On 30 January 2015, the Delhi High Court set aside an order dated 13 January 2015 (Order) of the Indian Patent Office (IPO) rejecting a patent to Gilead Pharmasset Inc for a ‘blockbuster’ Hepatitis C drug ‘Sofosbuvir’ (brand name: Sovaldi).
The IPO had passed the Order rejecting the patent application based on Section 3(d) of the Patents Act (Act). Section 3(d) of the Act provides that no new form of an existing substance shall be patentable unless there is an enhancement of the known efficacy of that substance. The Deputy Controller of Patents and Designs (Controller) observed that though modifications described in the patent application made Sovaldi “novel and inventive”, the application filed by Gilead did not prove its enhanced “therapeutic efficacy” compared to its “closest prior art”, WO2001/92282.

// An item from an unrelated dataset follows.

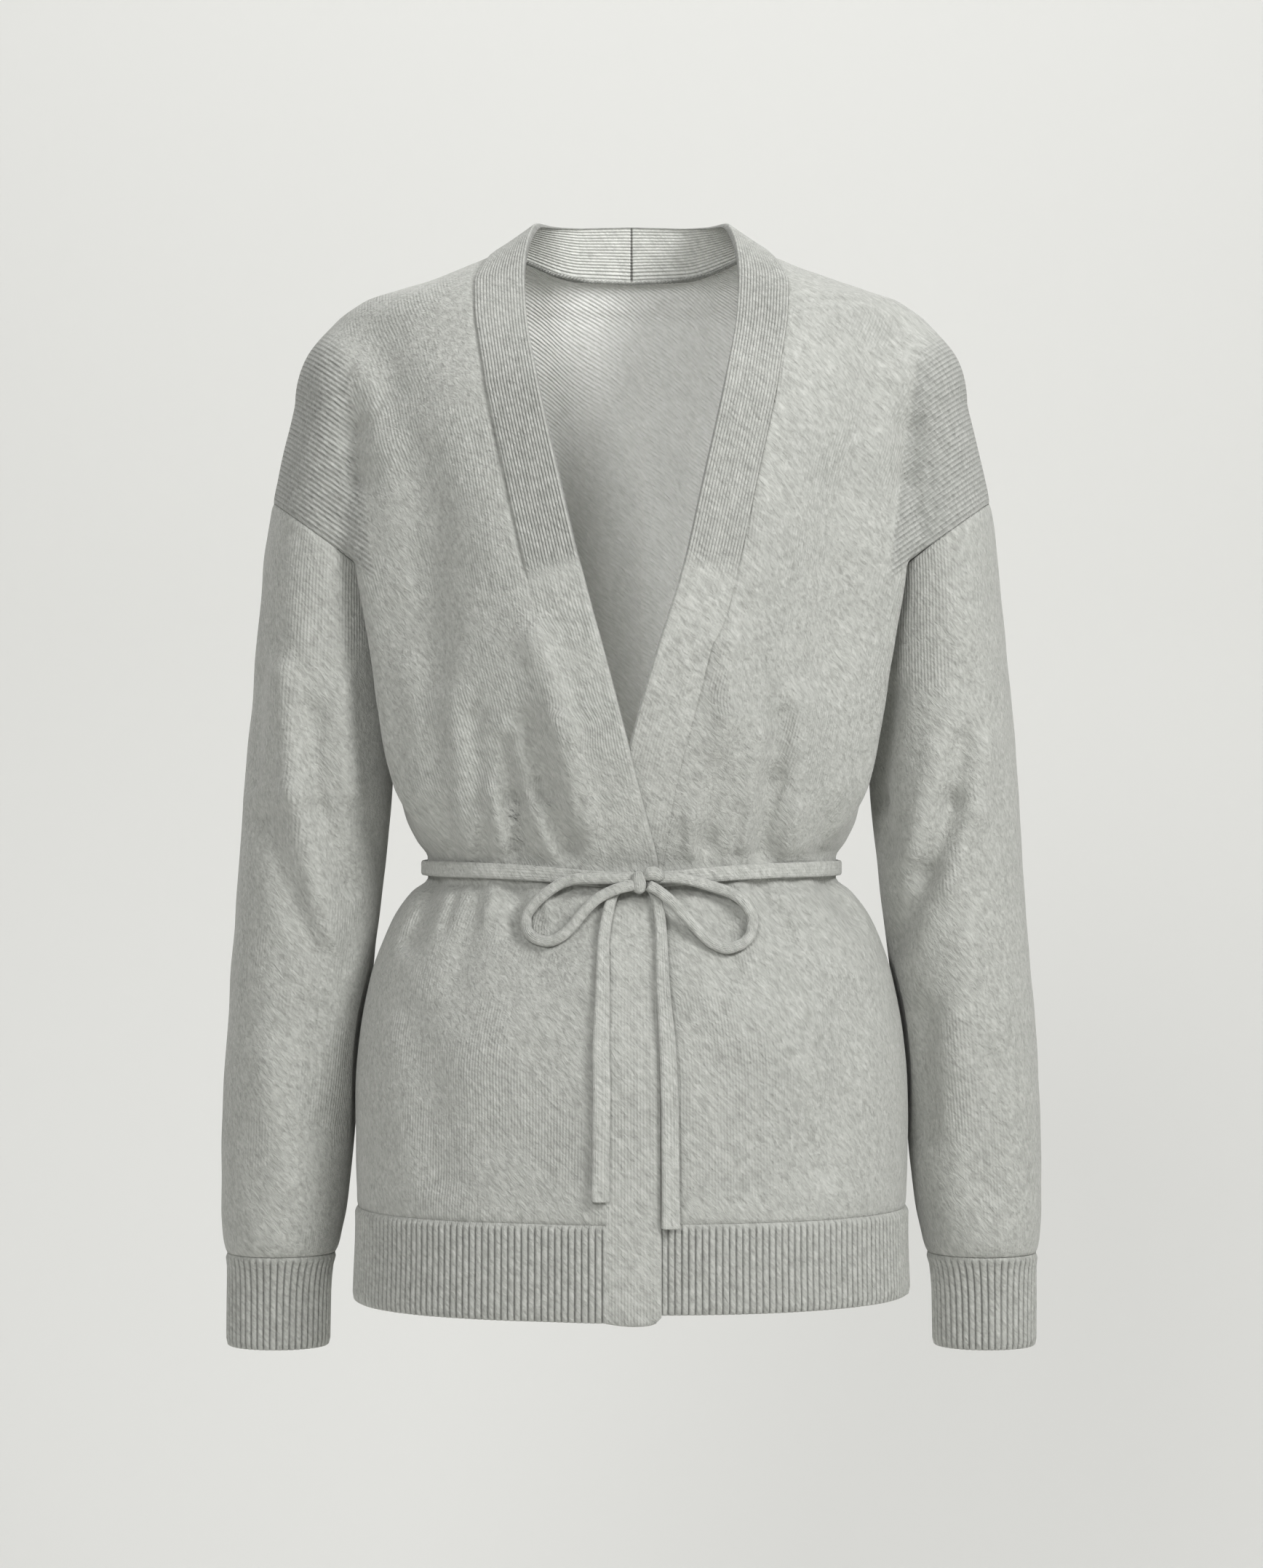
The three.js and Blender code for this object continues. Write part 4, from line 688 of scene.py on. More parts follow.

The patent application for Sovaldi had been opposed by 4 different entities, (i) Initiative for Medicines, Access & Knowledge (I-MAK) together with the Delhi Network of Positive People, (ii) Natco Pharma, (iii) BDR Pharmaceuticals and recently, (iv) Sankalp Rehabilitation Trust.
According to the Act, the IPO was required to notify Gilead about the pre-grant oppositions filed against their patent application, which it seems, they had failed to do. Thus, according to sources, procedural irregularity had taken place at the pre-grant opposition stage and therefore, the Delhi High Court had remanded the patent application back to the IPO. The Controller contended that he had not relied on claims made in the pre-grant opposition before passing the Order.
A written order has not yet been issued by the Delhi High Court. Further details/clarifications may emerge once the Order is made available.